Here is a brief definition of the meaning of each scheduler:

  • passThrough: queries are just assigned a unique idnetifier and forwarded as is to the load balancer letting each database perform the scheduling and the locking. Therefore you will obtain the locking granularity provided by the database which should be row-level locking. The load balancer will just ensure that the writes are sent in the same order to all backends.

    query: the query level scheduler is the most basic scheduler that ignores transactions and schedule requests as they come. Reads can execute concurrently but a write blocks every other request execution until it completes. This scheduling might lead to database deadlocks under moderate load.
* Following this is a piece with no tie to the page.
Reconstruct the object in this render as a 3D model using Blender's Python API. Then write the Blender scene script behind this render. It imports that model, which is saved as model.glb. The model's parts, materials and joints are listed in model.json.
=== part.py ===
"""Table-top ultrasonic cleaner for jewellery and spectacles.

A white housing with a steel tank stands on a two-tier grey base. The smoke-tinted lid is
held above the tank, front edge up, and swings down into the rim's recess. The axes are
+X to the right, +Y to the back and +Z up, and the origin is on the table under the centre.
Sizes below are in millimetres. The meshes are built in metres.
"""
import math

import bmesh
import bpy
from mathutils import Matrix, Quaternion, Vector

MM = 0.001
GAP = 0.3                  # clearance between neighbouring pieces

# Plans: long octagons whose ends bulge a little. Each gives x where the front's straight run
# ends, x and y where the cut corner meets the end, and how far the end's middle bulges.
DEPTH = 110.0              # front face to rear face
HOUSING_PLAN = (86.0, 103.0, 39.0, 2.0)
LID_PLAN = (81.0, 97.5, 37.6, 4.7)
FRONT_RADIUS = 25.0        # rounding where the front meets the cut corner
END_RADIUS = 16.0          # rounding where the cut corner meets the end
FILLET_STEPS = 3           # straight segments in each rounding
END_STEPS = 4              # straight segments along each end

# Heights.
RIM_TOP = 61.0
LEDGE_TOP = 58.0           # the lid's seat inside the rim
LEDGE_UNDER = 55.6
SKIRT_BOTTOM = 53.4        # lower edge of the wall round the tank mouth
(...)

Only use this scheduler if the requests are already scheduled upfront by the application.

  • optimisticTransaction: this is an optimistic transactional level scheduler that takes care of scheduling transactions in an optimistic way (writes on different tables can occur in parallel). An optimistic scheduler does not provide deadlock detection to rollback transactions that are deadlocking, but lets the database resolve the deadlocks and rollback the appropriate transactions.
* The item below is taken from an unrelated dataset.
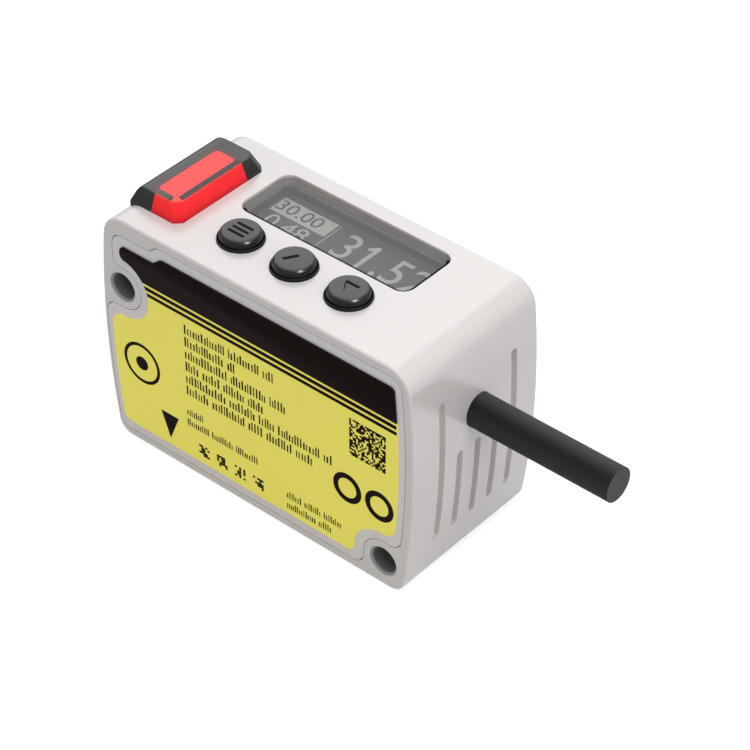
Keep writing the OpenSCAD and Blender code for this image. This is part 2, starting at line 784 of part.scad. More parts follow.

  • pessimisticTransaction: this is a pessimistic transactional level scheduler that schedules transactions in a safe way (without possible deadlocks) but providing less parallelism for writes compared to optimistic scheduling (this is only sensitive on write heavy workloads). This is the safest scheduler and it is recommended for most configurations.

11.6.3. Request Cache

A Request Cache can be composed of different caches that differ in the type of data they cache:

  • MetadataCache: this cache improves the ResultSet creation time by keeping the various field information with their metadata. It is strongly encouraged to use this cache that reduces both cpu and memory usage.
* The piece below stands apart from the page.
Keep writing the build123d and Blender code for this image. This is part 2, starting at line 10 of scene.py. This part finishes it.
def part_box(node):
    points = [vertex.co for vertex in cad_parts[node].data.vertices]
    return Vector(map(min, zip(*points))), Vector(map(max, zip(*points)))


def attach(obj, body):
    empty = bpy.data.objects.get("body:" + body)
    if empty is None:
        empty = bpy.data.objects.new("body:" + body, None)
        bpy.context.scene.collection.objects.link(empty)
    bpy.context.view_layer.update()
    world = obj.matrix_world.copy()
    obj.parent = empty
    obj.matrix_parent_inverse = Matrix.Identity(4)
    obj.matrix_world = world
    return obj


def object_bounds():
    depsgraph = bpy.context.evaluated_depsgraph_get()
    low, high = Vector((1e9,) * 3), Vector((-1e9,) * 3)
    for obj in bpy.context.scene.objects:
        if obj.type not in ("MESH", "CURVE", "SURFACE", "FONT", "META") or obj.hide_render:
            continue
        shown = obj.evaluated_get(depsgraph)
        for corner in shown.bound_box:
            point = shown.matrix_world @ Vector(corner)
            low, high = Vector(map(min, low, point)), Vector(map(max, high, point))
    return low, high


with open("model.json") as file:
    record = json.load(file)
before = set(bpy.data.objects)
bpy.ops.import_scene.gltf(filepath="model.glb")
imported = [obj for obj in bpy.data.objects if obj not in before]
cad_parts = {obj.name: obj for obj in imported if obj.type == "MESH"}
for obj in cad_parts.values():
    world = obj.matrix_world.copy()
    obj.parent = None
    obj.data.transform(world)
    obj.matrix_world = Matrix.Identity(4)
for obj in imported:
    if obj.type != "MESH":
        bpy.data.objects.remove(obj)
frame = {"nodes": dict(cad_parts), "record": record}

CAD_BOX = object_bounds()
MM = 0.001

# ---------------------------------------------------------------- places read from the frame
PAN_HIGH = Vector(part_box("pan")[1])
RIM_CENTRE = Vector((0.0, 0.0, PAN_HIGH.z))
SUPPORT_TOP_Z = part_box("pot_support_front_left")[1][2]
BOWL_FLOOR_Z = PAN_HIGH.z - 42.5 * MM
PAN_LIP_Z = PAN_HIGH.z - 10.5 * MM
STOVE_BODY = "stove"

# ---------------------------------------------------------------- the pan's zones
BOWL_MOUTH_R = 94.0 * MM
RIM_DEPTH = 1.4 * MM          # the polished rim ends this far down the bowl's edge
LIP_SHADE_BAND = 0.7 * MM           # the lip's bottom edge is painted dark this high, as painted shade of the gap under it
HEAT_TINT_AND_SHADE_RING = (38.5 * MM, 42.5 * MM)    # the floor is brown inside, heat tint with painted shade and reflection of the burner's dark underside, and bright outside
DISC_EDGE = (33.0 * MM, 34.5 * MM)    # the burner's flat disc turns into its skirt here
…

  • ParsingCache: allows to parse a request only once for all its executions. This reduces the cpu load on the controller.

  • ResultCache: this cache keeps the results associated to a given request. Cache entries can be invalidated according to various policies. This cache reduces the load on the database backends.

A RequestCache element is defined as follows:

<!ELEMENT RequestCache (MetadataCache?, ParsingCache?, ResultCache?)>
        
11.6.3.1. Metadata Cache

The MetadataCache caches ResultSet metadata and fields meta information associated to a query execution so that each time a query is executed, we don't have to gather all metadata from the underlying driver and we can build C-JDBC ResultSet much more efficiently both in terms of speed and memory usage. Note that if you use PreparedStatements, the query skeleton is used for matching the cache instead of the instanciated query.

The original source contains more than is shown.